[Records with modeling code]
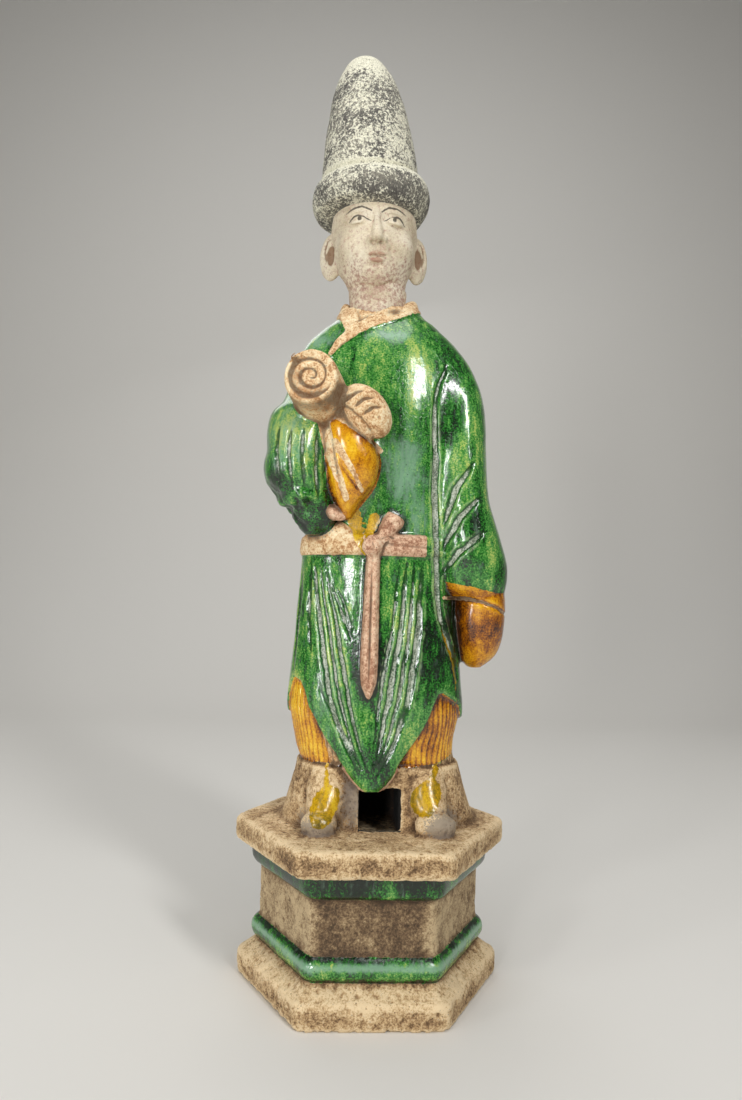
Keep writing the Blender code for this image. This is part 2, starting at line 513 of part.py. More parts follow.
def head_relief(points, normals):
    """How far each point of the head moves outward, in millimetres, for eyelids, lips, ears and the brim."""
    x, y = points[:, 0] / HEAD_MM, points[:, 1] / HEAD_MM
    k = (points[:, 2] - COLLAR_TOP) / HEAD_MM
    front = ramp((0.1 - normals[:, 1]) / 0.3) * (k < 40) * (y < -8)
    out = np.zeros(len(x))
    for side in (-1, 1):
        eye_x = FACE_X + side * EYE_APART
        lid = [(eye_x - 4.6, 30.3), (eye_x, 29.9), (eye_x + 4.6, 30.3)]
        out += gouge(x, k, lid, 1.1, 0.7) * front
        crease = [(eye_x - 4.6, 32.4), (eye_x, 34.2), (eye_x + 4.6, 32.4)]
        out += gouge(x, k, crease, 1.2, 0.6) * front
        socket = np.exp(-((x - (eye_x - side * 4.8)) / 2.4) ** 2 - ((k - 31.5) / 2.8) ** 2)
        out -= 0.9 * socket * front
        ear_x = EAR_LEFT if side < 0 else EAR_RIGHT
        bowl = [(ear_x + 1.3 * side, 29), (ear_x + 2.1 * side, 22), (ear_x + 1.1 * side, 13)]
        facing_ear = ramp((0.2 - normals[:, 1]) / 0.4) * (np.abs(x - FACE_X) > 19) * (y < 4)
        out += gouge(x, k, bowl, 4.4, 2.0) * facing_ear
    out += gouge(x, k, [(-10.8, 13.2), (-5.7, 12.9), (-0.6, 13.2)], 1.1, 0.9) * front
    crease = 59.2 + 0.05 * x + 0.03 * y
    out -= 0.9 * np.exp(-(((k - crease) / 1.2) ** 2))
    return out * HEAD_MM


def carved(obj, relief):
    """Moves the skin in or out along its normals."""
    points, normals = get_points(obj.data), get_normals(obj.data)
    set_points(obj.data, points + normals * relief(points, normals)[:, None])
    return obj


def baked(obj):
    """Fixes the modifiers of an object into its mesh."""
    graph = bpy.context.evaluated_depsgraph_get()
    mesh = bpy.data.meshes.new_from_object(obj.evaluated_get(graph))
    obj.modifiers.clear()
    obj.data = mesh
    return obj


def largest_shell(obj):
    """Drops the loose scraps and inner pockets a join can leave."""
    bm = bmesh.new()
    bm.from_mesh(obj.data)
    left = set(bm.verts)
    shells = []
    while left:
        shell = {left.pop()}
        edge = list(shell)
        while edge:
            near = {e.other_vert(v) for v in edge for e in v.link_edges}
            edge = list(near - shell)
            shell |= near
        left -= shell
        shells.append(shell)
    keep = max(shells, key=len)
    bmesh.ops.delete(bm, geom=[v for v in bm.verts if v not in keep], context="VERTS")
    bm.to_mesh(obj.data)
    bm.free()
    return obj


def simplified(obj, triangles):
    """Brings a sculpted skin down to a number of triangles, finest where it bends most."""
    faces = sum(len(p.vertices) - 2 for p in obj.data.polygons)
    thin = obj.modifiers.new("thin", "DECIMATE")
    thin.ratio = triangles / faces
    thin.use_collapse_triangulate = True
    return baked(obj)


def combined(obj, other, operation):
    """Joins another solid to an object, or cuts it away."""
    step = obj.modifiers.new("combine", "BOOLEAN")
    step.operation = operation
    step.solver = "EXACT"
    step.object = other
    baked(obj)
    bpy.data.objects.remove(other)
    return obj


def cone(name, foot_height, foot_radius, top_height, top_radius):
    """A plain round taper on the neck's centre line."""
    turn = np.linspace(0, 2 * math.pi, 28, endpoint=False)
    rings = []
    for height, radius in ((foot_height, foot_radius), (top_height, top_radius)):
        x = NECK_X + radius * np.cos(turn)
        y = NECK_Y + radius * np.sin(turn)
        rings.append(np.stack([x, y, np.full(len(turn), height)], axis=1))
    return skin_rings(name, rings)


def hollow():
    """The dark opening between the boots, which widens upward into the empty body."""
    floor = [(-45, 0.4), (-25, 0.4), (-23, -4), (14, -4)]
    roof = [(14, 40), (-12, 40), (-20, 21), (-25, 17.5), (-45, 17.5)]
    left = HOLLOW_X - HOLLOW_WIDTH / 2
    rings = []
    for x in (left, left + HOLLOW_WIDTH):
        rings.append([(x, y * BODY_MM, SLAB_TOP + h * BODY_MM) for y, h in floor + roof])
    return skin_rings("hollow", rings)


def fired(obj, name, colour, roughness):
    """Names a finished piece, turns it to triangles and gives it its material."""
    bm = bmesh.new()
    bm.from_mesh(obj.data)
    bmesh.ops.triangulate(bm, faces=bm.faces)
    bmesh.ops.recalc_face_normals(bm, faces=bm.faces)
    bm.to_mesh(obj.data)
    bm.free()
    obj.name = name
    obj.data.name = name
    material = bpy.data.materials.new(name)
    material.use_nodes = True
    shader = material.node_tree.nodes["Principled BSDF"]
    shader.inputs["Base Color"].default_value = (*colour, 1)
    shader.inputs["Roughness"].default_value = roughness
    obj.data.materials.clear()
    obj.data.materials.append(material)
    return obj


clear_scene()

# The robed figure
body = luted("body", body_forms(44, 4), BODY_VOXEL, 3)
largest_shell(body)
carved(body, body_relief)
simplified(body, BODY_TRIANGLES)

# The plinth under it, the hollow between the boots and the socket in the collar
combined(body, plinth(), "UNION")
combined(body, hollow(), "DIFFERENCE")
plug_foot = COLLAR_TOP - PLUG_LENGTH
taper = (PLUG_TOP_RADIUS - PLUG_FOOT_RADIUS) / PLUG_LENGTH
socket_top_radius = PLUG_TOP_RADIUS + taper * SOCKET_OVERRUN + SOCKET_GAP
socket = cone("socket", plug_foot - SOCKET_GAP, PLUG_FOOT_RADIUS + SOCKET_GAP,
              COLLAR_TOP + SOCKET_OVERRUN, socket_top_radius)
combined(body, socket, "DIFFERENCE")
fired(body, "figure_on_plinth", (0.03, 0.20, 0.05), 0.25)

# The head with its hat and the neck plug
head = luted("head", head_forms(44, 4), HEAD_VOXEL, 2)
largest_shell(head)
carved(head, head_relief)
simplified(head, HEAD_TRIANGLES)
plug_top_radius = PLUG_TOP_RADIUS + taper * PLUG_RISE
plug = cone("plug", plug_foot, PLUG_FOOT_RADIUS, COLLAR_TOP + PLUG_RISE, plug_top_radius)
combined(head, plug, "UNION")
fired(head, "head_with_hat", (0.45, 0.36, 0.28), 0.85)
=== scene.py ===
import math

import bmesh
import bpy
import numpy as np
from mathutils import Matrix, Vector, noise
from mathutils.bvhtree import BVHTree


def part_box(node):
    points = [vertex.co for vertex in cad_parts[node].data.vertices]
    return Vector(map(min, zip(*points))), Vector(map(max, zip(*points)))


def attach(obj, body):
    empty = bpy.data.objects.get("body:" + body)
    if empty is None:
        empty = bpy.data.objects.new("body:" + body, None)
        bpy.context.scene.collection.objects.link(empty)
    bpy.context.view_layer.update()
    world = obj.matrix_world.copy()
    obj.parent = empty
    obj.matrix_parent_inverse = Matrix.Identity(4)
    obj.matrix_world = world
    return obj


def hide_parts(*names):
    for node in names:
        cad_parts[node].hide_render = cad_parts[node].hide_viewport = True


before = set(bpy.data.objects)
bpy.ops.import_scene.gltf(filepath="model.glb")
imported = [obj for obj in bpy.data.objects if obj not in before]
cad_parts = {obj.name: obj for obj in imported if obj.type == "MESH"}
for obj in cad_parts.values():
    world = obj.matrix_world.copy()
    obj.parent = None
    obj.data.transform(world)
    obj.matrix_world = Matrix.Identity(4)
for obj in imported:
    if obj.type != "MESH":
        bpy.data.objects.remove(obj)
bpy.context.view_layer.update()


# The figure stands on a pale seamless sweep, as on a photographer's table.
# The sweep is painted card: matt, almost without texture, curving up behind the figure.

def linear(code, alpha=1.0):
    """The linear colour of an sRGB hex value."""
    parts = [int(code[i:i + 2], 16) / 255 for i in (1, 3, 5)]
    return tuple(c / 12.92 if c <= 0.04045 else ((c + 0.055) / 1.055) ** 2.4 for c in parts) + (alpha,)


def add(tree, kind, settings=None, **inputs):
    """Adds a node with its settings. Its inputs are numbers, colours, sockets, or nodes for their live output."""
    node = tree.nodes.new("ShaderNode" + kind)
    for key, value in (settings or {}).items():
        if key == "stops":
            stops = node.color_ramp.elements
            while len(stops) < len(value):
                stops.new(1.0)
            for stop, (position, code) in zip(stops, value):
                stop.position = position
                stop.color = linear(code)
        else:
            setattr(node, key, value)
    return fed(tree, node, **inputs)


def fed(tree, node, **inputs):
    """Sets or links a node's inputs, named by their identifiers with underscores for spaces."""
    for key, value in inputs.items():
        socket = next(s for s in node.inputs if s.identifier.replace(" ", "_") == key)
        if isinstance(value, bpy.types.Node):
            value = next(s for s in value.outputs if s.enabled)
        if isinstance(value, bpy.types.NodeSocket):
            tree.links.new(value, socket)
        else:
            socket.default_value = value
    return node


def new_piece(name, mesh):
    """Puts a mesh into the scene as a piece of its own."""
    piece = bpy.data.objects.new(name, mesh)
    bpy.context.scene.collection.objects.link(piece)
    return piece


CARD_HALF_WIDTH = 2.4
BEND_STARTS, BEND_RADIUS = 0.75, 0.5
card_profile = [(-1.6, 0.0), (BEND_STARTS, 0.0)]
card_profile += [(BEND_STARTS + BEND_RADIUS * math.sin(a), BEND_RADIUS - BEND_RADIUS * math.cos(a))
                 for a in np.linspace(0.05, math.pi / 2, 20)]
card_profile += [(BEND_STARTS + BEND_RADIUS, 2.6)]
card_mesh = bpy.data.meshes.new("sweep_card")
card_points = [(x, y, z - 0.0002) for y, z in card_profile for x in (-CARD_HALF_WIDTH, CARD_HALF_WIDTH)]
card_faces = [(2 * i, 2 * i + 1, 2 * i + 3, 2 * i + 2) for i in range(len(card_profile) - 1)]
card_mesh.from_pydata(card_points, [], card_faces)
for face in card_mesh.polygons:
    face.use_smooth = True
card = new_piece("sweep_card", card_mesh)
card_paint = bpy.data.materials.new("matt_painted_card")
card_paint.use_nodes = True
card_shader = card_paint.node_tree.nodes["Principled BSDF"]
card_shader.inputs["Base Color"].default_value = linear("#dcdad5")
card_shader.inputs["Roughness"].default_value = 0.9
card_mesh.materials.append(card_paint)


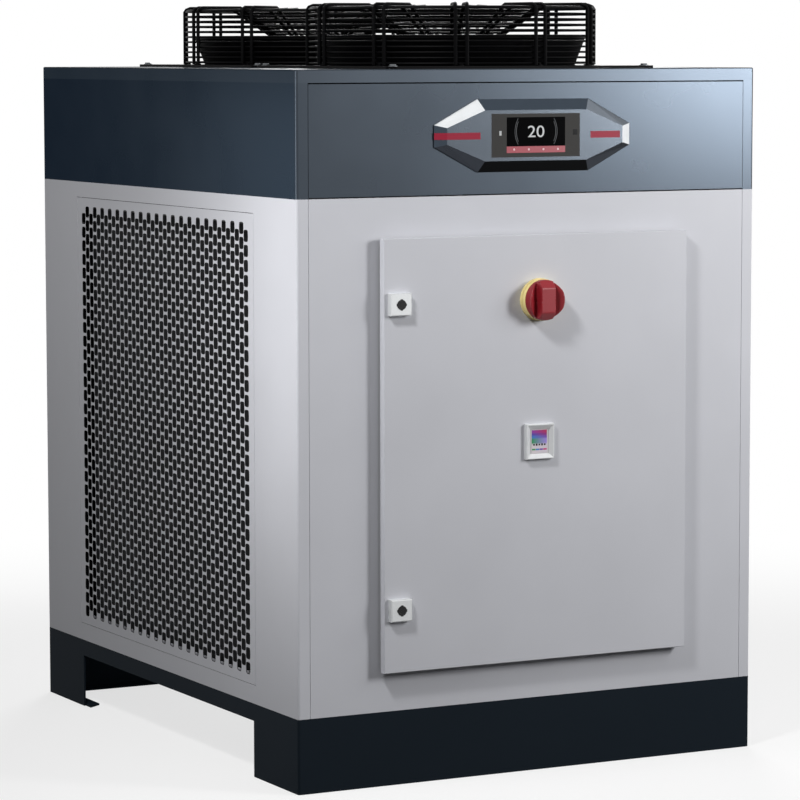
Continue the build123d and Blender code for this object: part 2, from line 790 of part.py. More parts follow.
knob_back = door_face - plate_thickness - knob_gap
with BuildPart() as handle:
    with Locations((0, knob_back - knob_base / 2, switch_height)):
        Cylinder(knob_radius, knob_base, rotation=(90, 0, 0))
    chamfer(handle.faces().sort_by(Axis.Y)[0].edges(), knob_chamfer)
    with BuildSketch(Plane.XZ.offset(-knob_back + knob_base / 2)):
        with Locations((0, switch_height)):
            Rectangle(grip_width, 2 * knob_radius - knob_chamfer)
    extrude(amount=knob_height - knob_base / 2, taper=grip_taper)
    with Locations((0, (knob_back + coupling_end) / 2, switch_height)):
        Cylinder(handle_tail_radius, coupling_end - knob_back, rotation=(90, 0, 0))
handle.part.label = "handle"
export_step(handle.part, "parts/handle.step")

# Service interface: a bevelled frame on the door round a recessed coloured field
frame_width, frame_height = interface_size
frame_foot = Plane((0, door_face, interface_height), x_dir=(1, 0, 0), z_dir=(0, -1, 0))
with BuildPart() as interface_frame:
    with BuildSketch(frame_foot):
        Rectangle(frame_width, frame_height)
    with BuildSketch(frame_foot.offset(interface_depth)):
        Rectangle(frame_width - 2 * interface_slope, frame_height - 2 * interface_slope)
    loft()
    with BuildSketch(frame_foot.offset(interface_depth)):
        Rectangle(frame_width - 2 * interface_lip, frame_height - 2 * interface_lip)
    extrude(amount=interface_floor - interface_depth, taper=interface_taper, mode=Mode.SUBTRACT)
interface_frame.part.label = "interface_frame"
export_step(interface_frame.part, "parts/interface_frame.step")

with BuildPart() as interface_insert:
    with Locations((0, door_face - interface_floor - insert_thickness / 2, interface_height)):
        Box(frame_width - 2 * interface_bevel, insert_thickness, frame_height - 2 * interface_bevel)
interface_insert.part.label = "interface_insert"
export_step(interface_insert.part, "parts/interface_insert.step")

# Water connections: two threaded sockets through the rear panel, each held by a nut
with BuildPart() as water_connections:
    for side in sides.values():
        pipe_x = side * pipe_spacing / 2
        with Locations((pipe_x, back + (pipe_reach - pipe_inside) / 2, pipe_height)):
            Cylinder(pipe_radius, pipe_reach + pipe_inside, rotation=(90, 0, 0))
        with BuildSketch(Plane.XZ.offset(-back - pipe_nut)):
            with Locations((pipe_x, pipe_height)):
                RegularPolygon(pipe_nut_radius, 6)
        extrude(amount=pipe_nut)
        with Locations((pipe_x, back, pipe_height)):
            Cylinder(pipe_bore_radius, 4 * pipe_reach, rotation=(90, 0, 0), mode=Mode.SUBTRACT)
water_connections.part.label = "water_connections"
export_step(water_connections.part, "parts/water_connections.step")

# Cable gland for the supply lead
gland_x, gland_z = gland_place
with BuildPart() as cable_gland:
    with Locations((gland_x, back, gland_z)):
        Cylinder(gland_radius, 2 * gland_reach / 3, rotation=(90, 0, 0))
    with BuildSketch(Plane.XZ.offset(-back - gland_nut)):
        with Locations((gland_x, gland_z)):
            RegularPolygon(gland_nut_radius, 6)
    extrude(amount=gland_nut)
    with BuildSketch(Plane.XZ.offset(-back - gland_reach)):
        with Locations((gland_x, gland_z)):
            Circle(gland_radius - seam_gap)
    extrude(amount=gland_reach - gland_nut)
    with Locations((gland_x, back, gland_z)):
        Cylinder(gland_bore_radius, 4 * gland_reach, rotation=(90, 0, 0), mode=Mode.SUBTRACT)
cable_gland.part.label = "cable_gland"
export_step(cable_gland.part, "parts/cable_gland.step")
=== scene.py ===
import math

import bpy
from mathutils import Matrix, Vector


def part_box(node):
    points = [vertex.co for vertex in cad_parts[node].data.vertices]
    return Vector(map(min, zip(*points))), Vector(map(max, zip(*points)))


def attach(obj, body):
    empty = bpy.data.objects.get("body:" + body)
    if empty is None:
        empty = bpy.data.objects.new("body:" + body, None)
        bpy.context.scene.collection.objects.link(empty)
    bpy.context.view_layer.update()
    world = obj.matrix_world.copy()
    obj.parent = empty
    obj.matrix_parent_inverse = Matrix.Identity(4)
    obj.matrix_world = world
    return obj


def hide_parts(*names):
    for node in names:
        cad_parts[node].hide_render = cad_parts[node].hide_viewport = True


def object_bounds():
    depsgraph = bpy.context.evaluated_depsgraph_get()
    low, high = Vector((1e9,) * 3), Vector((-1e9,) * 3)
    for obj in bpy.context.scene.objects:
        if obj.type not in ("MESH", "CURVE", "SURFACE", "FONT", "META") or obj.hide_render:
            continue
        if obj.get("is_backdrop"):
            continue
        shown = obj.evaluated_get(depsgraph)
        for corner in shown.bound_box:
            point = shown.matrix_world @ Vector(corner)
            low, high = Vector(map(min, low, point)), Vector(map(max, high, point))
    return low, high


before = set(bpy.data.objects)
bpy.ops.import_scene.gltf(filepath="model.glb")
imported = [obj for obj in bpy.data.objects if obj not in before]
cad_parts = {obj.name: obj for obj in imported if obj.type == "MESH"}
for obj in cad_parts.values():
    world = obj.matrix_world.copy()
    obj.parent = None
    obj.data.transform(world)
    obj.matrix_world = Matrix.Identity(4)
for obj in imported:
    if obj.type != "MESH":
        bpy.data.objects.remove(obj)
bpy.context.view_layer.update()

# Plinth: two folded channels with a leg at each corner and a rail along each side, 3 mm mild steel.
# The joints are welded and ground, then the whole frame is powder coated in anthracite. The coat is
# thick and satin, so it gives a soft sheen that a faint orange peel breaks up.
plinth_shade = "#1E252C"
cloud_scale = 7.0
peel_scale = 333.0
peel_height = 0.0004


def linear(shade, scale=1.0):
    """An sRGB hex colour as linear red, green, blue and alpha, darker or lighter by a scale."""
    channels = [int(shade[place : place + 2], 16) / 255 for place in (1, 3, 5)]
    light = [c / 12.92 if c < 0.04045 else ((c + 0.055) / 1.055) ** 2.4 for c in channels]
    return [min(1.0, c * scale) for c in light] + [1.0]


def add(material, kind, settings=None, links=None):
    """One shader node, with its settings and the outputs that feed its inputs."""
    node = material.node_tree.nodes.new(kind)
    for key, value in (settings or {}).items():
        if isinstance(key, int) or key in node.inputs:
            node.inputs[key].default_value = value
        else:
            setattr(node, key, value)
    for key, (source, output) in (links or {}).items():
        material.node_tree.links.new(source.outputs[output], node.inputs[key])
    return node


def bare(name):
    """A material with no nodes yet."""
    material = bpy.data.materials.new(name)
    material.use_nodes = True
    material.node_tree.nodes.clear()
    return material


def patterned(name, tones, gloss, pattern, settings, relief=None):
    """A finish whose colour and gloss run between two values as a pattern does, over relief."""
    material = bare(name)
    place = add(material, "ShaderNodeTexCoord")
    kind, look, output = pattern
    flecks = add(material, kind, look, {"Vector": (place, "Object")})
    shades = {"data_type": "RGBA", 6: tones[0], 7: tones[1]}
    tone = add(material, "ShaderNodeMix", shades, {0: (flecks, output)})
    limits = {"To Min": gloss[0], "To Max": gloss[1]}
    shine = add(material, "ShaderNodeMapRange", limits, {"Value": (flecks, output)})
    links = {"Base Color": (tone, 2), "Roughness": (shine, "Result")}
    if relief:
        grain, strength, height = relief
        bumps = add(material, "ShaderNodeTexNoise", grain, {"Vector": (place, "Object")})
        depth = {"Strength": strength, "Distance": height}
        raised = add(material, "ShaderNodeBump", depth, {"Height": (bumps, "Fac")})
        links["Normal"] = (raised, "Normal")
    surface = add(material, "ShaderNodeBsdfPrincipled", settings, links)
    add(material, "ShaderNodeOutputMaterial", links={"Surface": (surface, "BSDF")})
    return material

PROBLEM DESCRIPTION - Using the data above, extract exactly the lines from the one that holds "largest_shell(head)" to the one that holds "# The sweep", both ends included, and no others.

ANSWER TO THE PROBLEM -
largest_shell(head)
carved(head, head_relief)
simplified(head, HEAD_TRIANGLES)
plug_top_radius = PLUG_TOP_RADIUS + taper * PLUG_RISE
plug = cone("plug", plug_foot, PLUG_FOOT_RADIUS, COLLAR_TOP + PLUG_RISE, plug_top_radius)
combined(head, plug, "UNION")
fired(head, "head_with_hat", (0.45, 0.36, 0.28), 0.85)
=== scene.py ===
import math

import bmesh
import bpy
import numpy as np
from mathutils import Matrix, Vector, noise
from mathutils.bvhtree import BVHTree


def part_box(node):
    points = [vertex.co for vertex in cad_parts[node].data.vertices]
    return Vector(map(min, zip(*points))), Vector(map(max, zip(*points)))


def attach(obj, body):
    empty = bpy.data.objects.get("body:" + body)
    if empty is None:
        empty = bpy.data.objects.new("body:" + body, None)
        bpy.context.scene.collection.objects.link(empty)
    bpy.context.view_layer.update()
    world = obj.matrix_world.copy()
    obj.parent = empty
    obj.matrix_parent_inverse = Matrix.Identity(4)
    obj.matrix_world = world
    return obj


def hide_parts(*names):
    for node in names:
        cad_parts[node].hide_render = cad_parts[node].hide_viewport = True


before = set(bpy.data.objects)
bpy.ops.import_scene.gltf(filepath="model.glb")
imported = [obj for obj in bpy.data.objects if obj not in before]
cad_parts = {obj.name: obj for obj in imported if obj.type == "MESH"}
for obj in cad_parts.values():
    world = obj.matrix_world.copy()
    obj.parent = None
    obj.data.transform(world)
    obj.matrix_world = Matrix.Identity(4)
for obj in imported:
    if obj.type != "MESH":
        bpy.data.objects.remove(obj)
bpy.context.view_layer.update()


# The figure stands on a pale seamless sweep, as on a photographer's table.
# The sweep is painted card: matt, almost without texture, curving up behind the figure.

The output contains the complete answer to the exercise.